Launching without monitoring. You will find out about outages from customer emails instead of alerts. This is embarrassing and avoidable with a free UptimeRobot account.

Launching without backups. Your database will have a problem eventually. A corrupted migration, an accidental deletion, a disk failure. Without backups, this is catastrophic.

Over-engineering the deploy process. You do not need Kubernetes, blue-green deployments, or canary releases. You need git push to trigger a deploy that you can roll back. Start there.

Forgetting about rollback. Every deploy should have a rollback plan. "Revert the last commit and deploy again" is a fine plan. Having no plan is not.

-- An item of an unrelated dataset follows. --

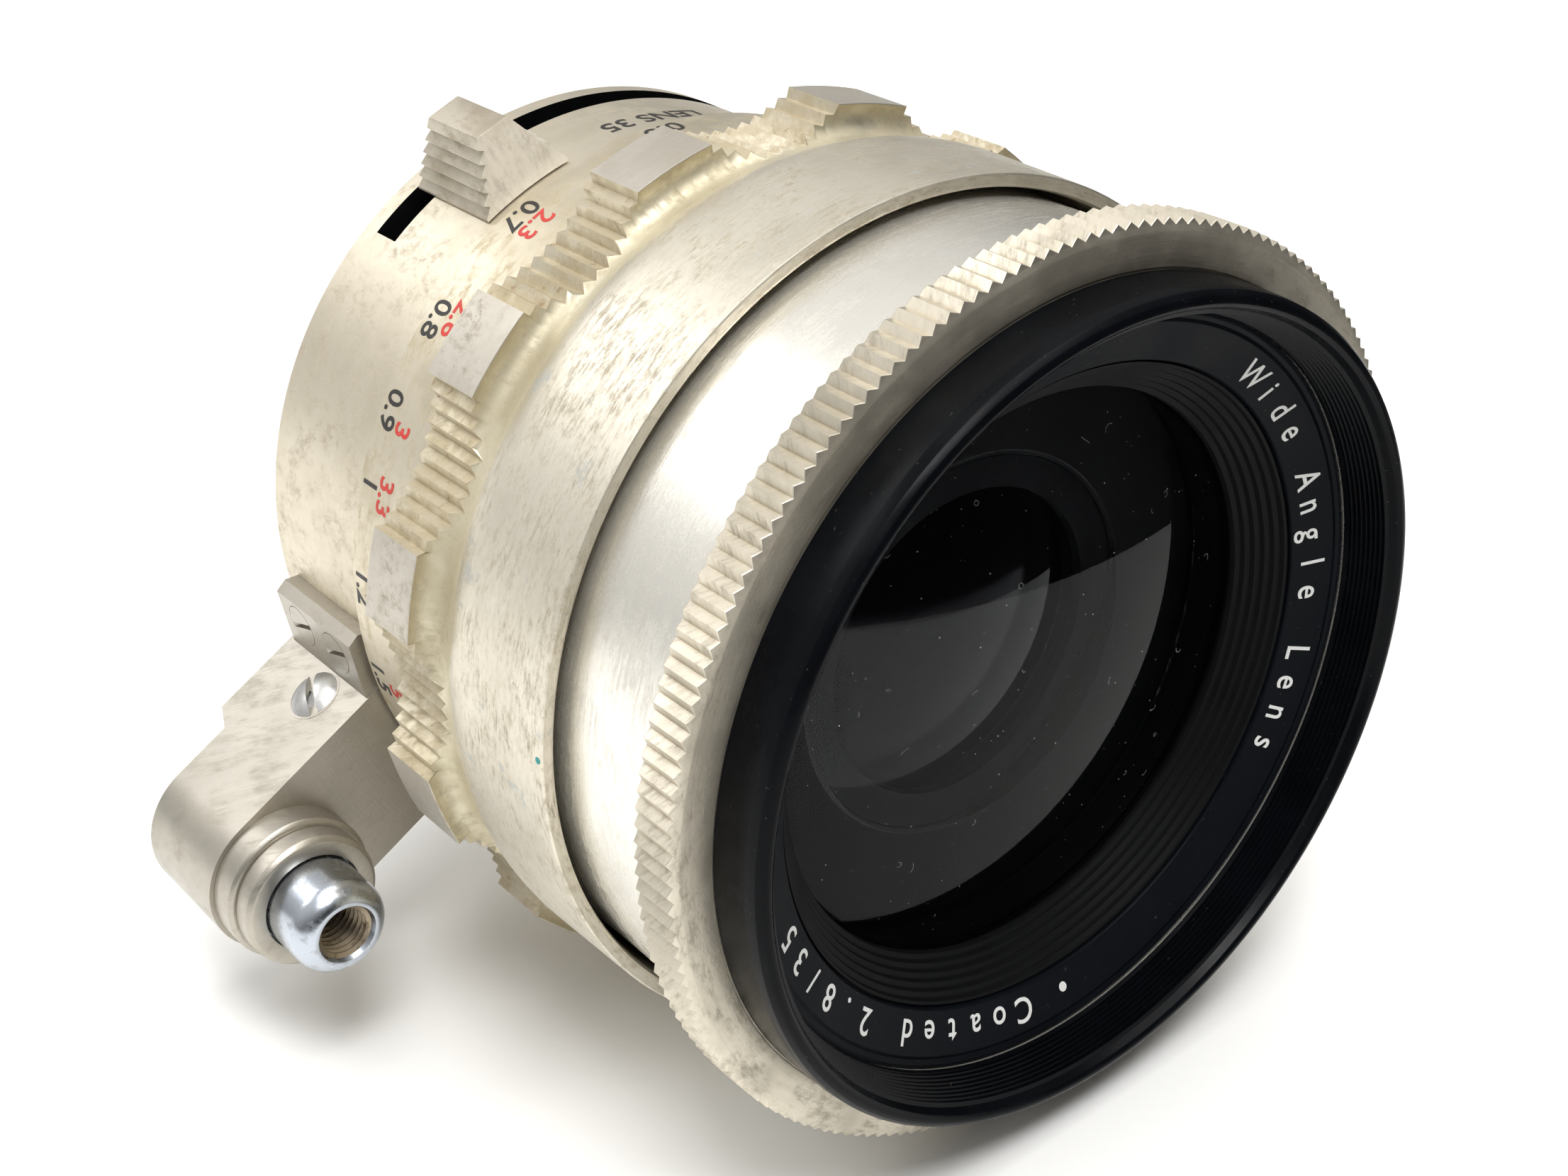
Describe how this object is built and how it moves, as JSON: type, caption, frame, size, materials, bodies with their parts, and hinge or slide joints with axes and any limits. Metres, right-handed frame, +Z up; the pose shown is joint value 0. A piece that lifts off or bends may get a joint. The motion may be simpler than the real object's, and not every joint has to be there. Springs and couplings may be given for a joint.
{
  "type": "wide-angle prime lens",
  "caption": "Wide-angle prime lens for a single-lens reflex: scalloped focusing ring, knurled aperture ring, cocking lever and an outside shutter-release arm.",
  "frame": {"origin": "on the optical axis, at the seat of the bayonet mount", "axes": "+Y along the optical axis towards the camera, so the front element faces -Y; +Z up; +X to the right as seen from in front"},
  "size_m": [0.0684, 0.0594, 0.0582],
  "materials": {
    "satin_silver": "satin, bright anodised",
    "brushed_silver": "brushed around the axis",
    "polished_silver": "polished",
    "black_anodised": "satin black anodised",
    "steel": "ground",
    "plated_brass": "dull chrome over brass",
    "brass": "turned",
    "coated_glass": "single coated"
  },
  "bodies": {
    "fixed_barrel": {"rear_barrel": "satin_silver", "bayonet_ring": "plated_brass", "bayonet_screws": "steel", "guide_keys": "brass", "focus_retainer": "brass", "arm_bracket": "satin_silver", "arm_foot_screws": "steel", "arm_pivot_screw": "steel", "button_collar": "satin_silver", "button_cap": "satin_silver", "plunger_spring": "steel"},
    "plunger": {"release_plunger": "steel"},
    "rocker": {"trip_rocker": "brass"},
    "lever": {"cocking_lever": "satin_silver", "lever_carrier": "black_anodised", "lever_screws": "steel"},
    "focus": {"focus_ring": "brushed_silver", "focus_nut": "brass", "nut_screws": "steel"},
    "front": {"front_barrel": "polished_silver", "iris_housing": "black_anodised", "housing_screws": "steel", "front_cell": "black_anodised", "front_retainer": "black_anodised", "name_ring": "black_anodised", "filter_ring": "black_anodised", "inner_retainer": "black_anodised", "rear_cell": "black_anodised", "doublet_retainer": "black_anodised", "rear_spacer": "black_anodised", "rear_retainer": "black_anodised", "click_ball": "steel", "click_spring": "steel", "front_element": "coated_glass", "second_element": "coated_glass", "third_element": "coated_glass", "fourth_element": "coated_glass", "fifth_element": "coated_glass", "sixth_element": "coated_glass"},
    "aperture": {"aperture_ring": "satin_silver", "aperture_sleeve": "black_anodised", "aperture_pins": "steel", "iris_drive_ring": "black_anodised", "drive_pin": "steel"},
    "blade_1": {"iris_blade_1": "steel"},
    "blade_2": {"iris_blade_2": "steel"},
    "blade_3": {"iris_blade_3": "steel"},
    "blade_4": {"iris_blade_4": "steel"},
    "blade_5": {"iris_blade_5": "steel"},
    "blade_6": {"iris_blade_6": "steel"}
  },
  "joints": [
    {"name": "focus_turn", "type": "hinge", "parent": "fixed_barrel", "child": "focus", "pos_m": [0, -0.016, 0], "axis": [0, 1, 0], "range_deg": [0, 300]},
    {"name": "barrel_slide", "type": "slide", "parent": "fixed_barrel", "child": "front", "axis": [0, 1, 0], "range_m": [0, 0.00475]},
    {"name": "aperture_turn", "type": "hinge", "parent": "front", "child": "aperture", "pos_m": [0, -0.0486, 0], "axis": [0, 1, 0], "range_deg": [0, 42]},
    {"name": "blade_1_swing", "type": "hinge", "parent": "front", "child": "blade_1", "pos_m": [0, -0.032, 0.0183], "axis": [0, 1, 0], "range_deg": [-30, 0]},
    {"name": "blade_2_swing", "type": "hinge", "parent": "front", "child": "blade_2", "pos_m": [-0.01585, -0.032, 0.00915], "axis": [0, 1, 0], "range_deg": [-30, 0]},
    {"name": "blade_3_swing", "type": "hinge", "parent": "front", "child": "blade_3", "pos_m": [-0.01585, -0.032, -0.00915], "axis": [0, 1, 0], "range_deg": [-30, 0]},
    {"name": "blade_4_swing", "type": "hinge", "parent": "front", "child": "blade_4", "pos_m": [0, -0.032, -0.0183], "axis": [0, 1, 0], "range_deg": [-30, 0]},
    {"name": "blade_5_swing", "type": "hinge", "parent": "front", "child": "blade_5", "pos_m": [0.01585, -0.032, -0.00915], "axis": [0, 1, 0], "range_deg": [-30, 0]},
    {"name": "blade_6_swing", "type": "hinge", "parent": "front", "child": "blade_6", "pos_m": [0.01585, -0.032, 0.00915], "axis": [0, 1, 0], "range_deg": [-30, 0]},
    {"name": "lever_turn", "type": "hinge", "parent": "fixed_barrel", "child": "lever", "pos_m": [0, -0.0027, 0], "axis": [0, 1, 0], "range_deg": [-8, 62]},
    {"name": "plunger_press", "type": "slide", "parent": "fixed_barrel", "child": "plunger", "axis": [0, 1, 0], "range_m": [0, 0.0022], "stiffness_N_per_m": 400, "springref_m": -0.004, "deforming": ["plunger_spring"]},
    {"name": "rocker_turn", "type": "hinge", "parent": "fixed_barrel", "child": "rocker", "pos_m": [-0.02481, -0.0076, -0.01319], "axis": [0.4695, 0, -0.8829], "range_deg": [0, 17.58]}
  ],
  "couplings": [
    {"joint": "barrel_slide", "follows": "focus_turn", "m_per_rad": 0.00090718},
    {"joint": "blade_1_swing", "follows": "aperture_turn", "ratio": -0.71428},
    {"joint": "blade_2_swing", "follows": "aperture_turn", "ratio": -0.71428},
    {"joint": "blade_3_swing", "follows": "aperture_turn", "ratio": -0.71428},
    {"joint": "blade_4_swing", "follows": "aperture_turn", "ratio": -0.71428},
    {"joint": "blade_5_swing", "follows": "aperture_turn", "ratio": -0.71428},
    {"joint": "blade_6_swing", "follows": "aperture_turn", "ratio": -0.71428},
    {"joint": "rocker_turn", "follows": "plunger_press", "rad_per_m": 139.43}
  ]
}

Not testing on a device other than your own. Your app works on your MacBook in Chrome. Does it work on a phone? In Safari? On a slow connection? Test on at least one mobile device and one non-Chrome browser before launch.

Key Takeaways

The gap between prototype and production is error handling, logging, monitoring, backups, deploys, health checks, SSL, and environment config.
None of this is glamorous. All of it is necessary.
The minimum viable production stack costs $0 using free tiers of monitoring and error tracking services.
Test your backups. A backup you have never restored is not a backup.
Automate your deploys. Manual deployment is a source of human error that compounds with every deploy.
Launch with the checklist complete, not with every feature polished. Reliability beats features for your first real users.